Right next to it, in registration, was for the drama department. I took a step over and said, “All right.” I had a drama class in high school. I just had a blast, and it was easy, and I didn’t take it very serious, and because I didn’t want to go to college but my parents said, “Go, go, take whatever you want,” I said, “Fine, I’ll be a drama major,” never thinking at all that I wanted to be an actor.

And it’s a typical story: there’s this cute girl in line, she said, “Are you auditioning for the play,” I said, “No,” she berated me, and I ended up auditioning and got in. I played a dancing waiter in Cabaret. And there was a great acting teacher there. But all of this happened because of my parents and their openness, no question about it.
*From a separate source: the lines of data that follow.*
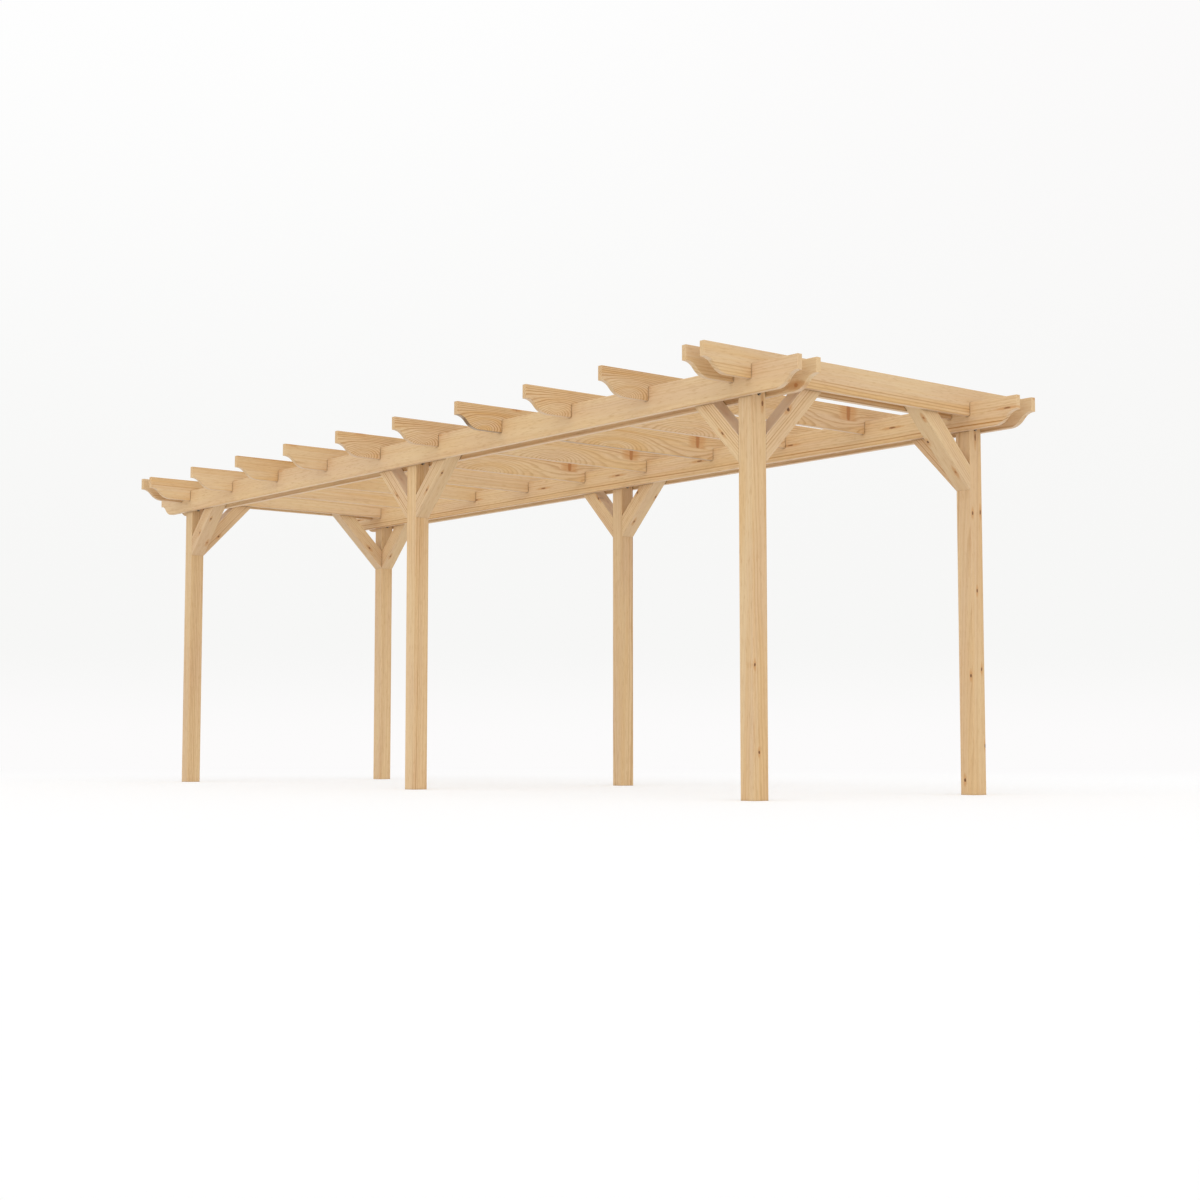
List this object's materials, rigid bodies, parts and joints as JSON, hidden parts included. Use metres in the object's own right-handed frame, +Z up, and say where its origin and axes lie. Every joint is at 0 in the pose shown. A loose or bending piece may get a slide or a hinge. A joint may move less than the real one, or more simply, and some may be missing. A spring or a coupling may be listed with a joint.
{
  "type": "wooden garden pergola",
  "caption": "Free-standing softwood pergola: square posts between paired long beams, notched rafters with scrolled ends, and knee braces at forty-five degrees.",
  "frame": {"origin": "on the ground at the middle of the plan, under the centre of the whole frame", "axes": "+X along the length, +Y across the width from the front row to the back row, +Z up"},
  "size_m": [6.96, 2.532, 2.291],
  "materials": {
    "post_timber": "planed pine, bare, straight grain along the post",
    "beam_timber": "planed pine, bare, straight grain along the board, a few small knots",
    "rafter_timber": "planed pine, bare, arched grain and orange knots on the wide faces",
    "brace_timber": "planed pine, bare, straight grain along the brace, small dark knots"
  },
  "bodies": {
    "root": {"post_front_left": "post_timber", "post_front_middle": "post_timber", "post_front_right": "post_timber", "beam_front_outer": "beam_timber", "beam_front_inner": "beam_timber", "brace_front_left": "brace_timber", "brace_front_middle_left": "brace_timber", "brace_front_middle_right": "brace_timber", "brace_front_right": "brace_timber", "post_back_left": "post_timber", "post_back_middle": "post_timber", "post_back_right": "post_timber", "beam_back_outer": "beam_timber", "beam_back_inner": "beam_timber", "brace_back_left": "brace_timber", "brace_back_middle_left": "brace_timber", "brace_back_middle_right": "brace_timber", "brace_back_right": "brace_timber", "end_brace_left_front": "brace_timber", "end_brace_left_back": "brace_timber", "end_brace_right_front": "brace_timber", "end_brace_right_back": "brace_timber", "rafter_01": "rafter_timber", "rafter_02": "rafter_timber", "rafter_03": "rafter_timber", "rafter_04": "rafter_timber", "rafter_05": "rafter_timber", "rafter_06": "rafter_timber", "rafter_07": "rafter_timber", "rafter_08": "rafter_timber", "rafter_09": "rafter_timber", "rafter_10": "rafter_timber", "rafter_11": "rafter_timber", "rafter_12": "rafter_timber"}
  },
  "joints": []
}
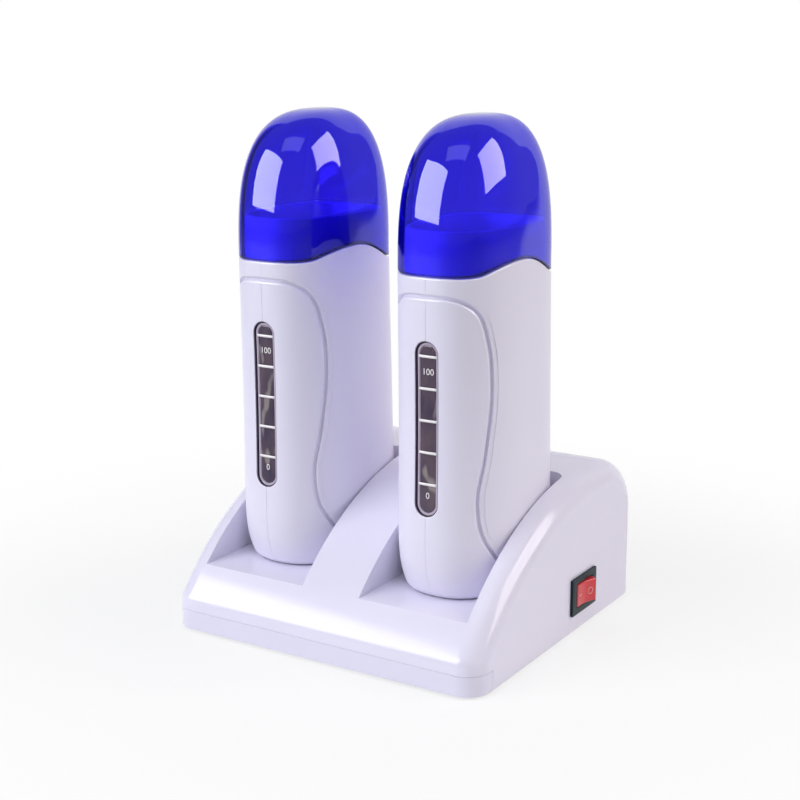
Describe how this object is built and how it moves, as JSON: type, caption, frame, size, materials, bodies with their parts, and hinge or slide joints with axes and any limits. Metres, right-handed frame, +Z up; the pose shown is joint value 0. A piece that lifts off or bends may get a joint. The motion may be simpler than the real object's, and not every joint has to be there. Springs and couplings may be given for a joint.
{
  "type": "roll on wax heater",
  "caption": "Desk-top wax heater: a ramped base with a rocker switch holds upright oval handsets, each with a level window and a lift-off dome cap in clear deep blue.",
  "frame": {"origin": "on the table, under the middle of the whole heater's box, with the switch and the inlet counted", "axes": "+Z up; the front, with the low end of the ramp and the windows, faces -Y; +X is to the right of someone who faces the front, the side with the switch"},
  "size_m": [0.1444, 0.1376, 0.2039],
  "materials": {
    "base_plastic": "glossy white plastic with a faint lavender cast",
    "plate_plastic": "satin white plastic",
    "feet_rubber": "dark grey rubber",
    "steel": "zinc-plated steel",
    "brass": "bright brass",
    "holder_plastic": "black moulded plastic",
    "switch_body": "black moulded plastic",
    "rocker_red": "red moulded plastic with pale marks",
    "inlet_plastic": "black moulded plastic",
    "inlet_pins": "nickel-plated pins",
    "block_plastic": "natural nylon",
    "wire_sleeve": "insulated wire",
    "handset_plastic": "glossy white plastic with a faint lavender cast",
    "handset_inner": "plain white plastic",
    "collar_plastic": "pale plastic seen through the cap",
    "window": "smoked window with pale level marks",
    "well_aluminium": "drawn aluminium",
    "felt": "heat-proof felt",
    "heater": "heater in an aluminium sleeve",
    "thermostat": "black bi-metal thermostat",
    "cap_plastic": "clear deep blue plastic"
  },
  "bodies": {
    "base": {"base_top_housing": "base_plastic", "base_bottom_plate": "plate_plastic", "base_feet": "feet_rubber", "base_screws": "steel", "switch_housing": "switch_body", "switch_terminals": "brass", "inlet_socket": "inlet_plastic", "inlet_pins": "inlet_pins", "terminal_block": "block_plastic", "base_wiring": "wire_sleeve", "left_contact_holder": "holder_plastic", "right_contact_holder": "holder_plastic", "left_outer_contact_spring": "steel", "left_inner_contact_spring": "steel", "right_outer_contact_spring": "steel", "right_inner_contact_spring": "steel"},
    "rocker": {"switch_rocker": "rocker_red"},
    "contact_bridge": {"switch_contact_bridge": "brass"},
    "left_handset": {"left_handset_left_shell": "handset_plastic", "left_handset_right_shell": "handset_plastic", "left_handset_level_window": "window", "left_handset_neck_collar": "collar_plastic", "left_handset_bottom_plate": "handset_inner", "left_handset_heating_well": "well_aluminium", "left_handset_insulation_pads": "felt", "left_handset_ptc_heater": "heater", "left_handset_heater_clamp": "steel", "left_handset_thermostat": "thermostat", "left_handset_contact_plates": "brass", "left_handset_shell_screws": "steel", "left_handset_wiring": "wire_sleeve"},
    "left_cap": {"left_cap": "cap_plastic"},
    "left_outer_contact_pin": {"left_outer_contact_pin": "brass"},
    "left_inner_contact_pin": {"left_inner_contact_pin": "brass"},
    "right_handset": {"right_handset_left_shell": "handset_plastic", "right_handset_right_shell": "handset_plastic", "right_handset_level_window": "window", "right_handset_neck_collar": "collar_plastic", "right_handset_bottom_plate": "handset_inner", "right_handset_heating_well": "well_aluminium", "right_handset_insulation_pads": "felt", "right_handset_ptc_heater": "heater", "right_handset_heater_clamp": "steel", "right_handset_thermostat": "thermostat", "right_handset_contact_plates": "brass", "right_handset_shell_screws": "steel", "right_handset_wiring": "wire_sleeve"},
    "right_cap": {"right_cap": "cap_plastic"},
    "right_outer_contact_pin": {"right_outer_contact_pin": "brass"},
    "right_inner_contact_pin": {"right_inner_contact_pin": "brass"}
  },
  "joints": [
    {"name": "rocker_tilt", "type": "hinge", "parent": "base", "child": "rocker", "pos_m": [0.06585, 0.0164, 0.0156], "axis": [0, 0, 1], "range_deg": [0, 20]},
    {"name": "contact_bridge_tilt", "type": "hinge", "parent": "base", "child": "contact_bridge", "pos_m": [0.05844, 0.0164, 0.0156], "axis": [0, 0, 1], "range_deg": [-12, 0]},
    {"name": "left_handset_lift", "type": "slide", "parent": "base", "child": "left_handset", "axis": [0, 0, 1], "range_m": [0, 0.06]},
    {"name": "left_cap_lift", "type": "slide", "parent": "left_handset", "child": "left_cap", "axis": [0, 0, 1], "range_m": [0, 0.045]},
    {"name": "left_outer_contact_press", "type": "slide", "parent": "base", "child": "left_outer_contact_pin", "axis": [0, 0, 1], "range_m": [-0.0008, 0], "stiffness_N_per_m": 200, "springref_m": 0.002, "deforming": ["left_outer_contact_spring"]},
    {"name": "left_inner_contact_press", "type": "slide", "parent": "base", "child": "left_inner_contact_pin", "axis": [0, 0, 1], "range_m": [-0.0008, 0], "stiffness_N_per_m": 200, "springref_m": 0.002, "deforming": ["left_inner_contact_spring"]},
    {"name": "right_handset_lift", "type": "slide", "parent": "base", "child": "right_handset", "axis": [0, 0, 1], "range_m": [0, 0.06]},
    {"name": "right_cap_lift", "type": "slide", "parent": "right_handset", "child": "right_cap", "axis": [0, 0, 1], "range_m": [0, 0.045]},
    {"name": "right_outer_contact_press", "type": "slide", "parent": "base", "child": "right_outer_contact_pin", "axis": [0, 0, 1], "range_m": [-0.0008, 0], "stiffness_N_per_m": 200, "springref_m": 0.002, "deforming": ["right_outer_contact_spring"]},
    {"name": "right_inner_contact_press", "type": "slide", "parent": "base", "child": "right_inner_contact_pin", "axis": [0, 0, 1], "range_m": [-0.0008, 0], "stiffness_N_per_m": 200, "springref_m": 0.002, "deforming": ["right_inner_contact_spring"]}
  ],
  "couplings": [
    {"joint": "contact_bridge_tilt", "follows": "rocker_tilt", "ratio": -0.6}
  ]
}
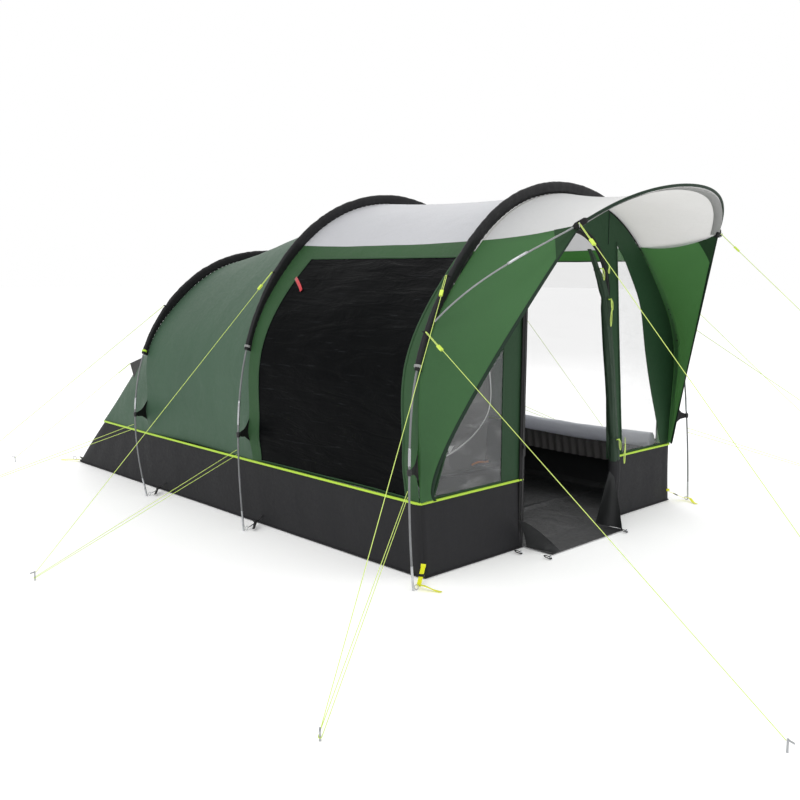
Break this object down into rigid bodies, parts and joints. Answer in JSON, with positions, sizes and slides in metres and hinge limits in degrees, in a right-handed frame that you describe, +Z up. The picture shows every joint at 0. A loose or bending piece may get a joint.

There’s no way this would have happened without my dad saying that.

That’s awesome.

Liotta: Yeah, it’s funny how things work out.

If there was one thing you wanted someone to take away from this film, what would it be?

Liotta: That they were entertained. It’s great if somebody learns something, it’s great if they can look at themselves about maybe being a parent that’s being too didactic in terms of telling their kids what they want them to do and how they should do it, and you just have to let people find themselves. But most of all, you just want people to be entertained. And I think this is a really great movie with a beautiful message.

This movie goes through a number of musical styles. Do you have a preferred style, or favorite style?

Liotta: Of music? I’m across the board. I gravitate more– I grew up more in the ’70s, so ’70s type music and movies. But I remember I was on a soap opera in the late ’70s, early ’80s, and I remember going to Studio 54, and sometimes if a good disco song comes on in my car, I’ll just be bopping and dancing along. So I’m pretty much across the board. I like a lot of different– My iPod is very eclectic.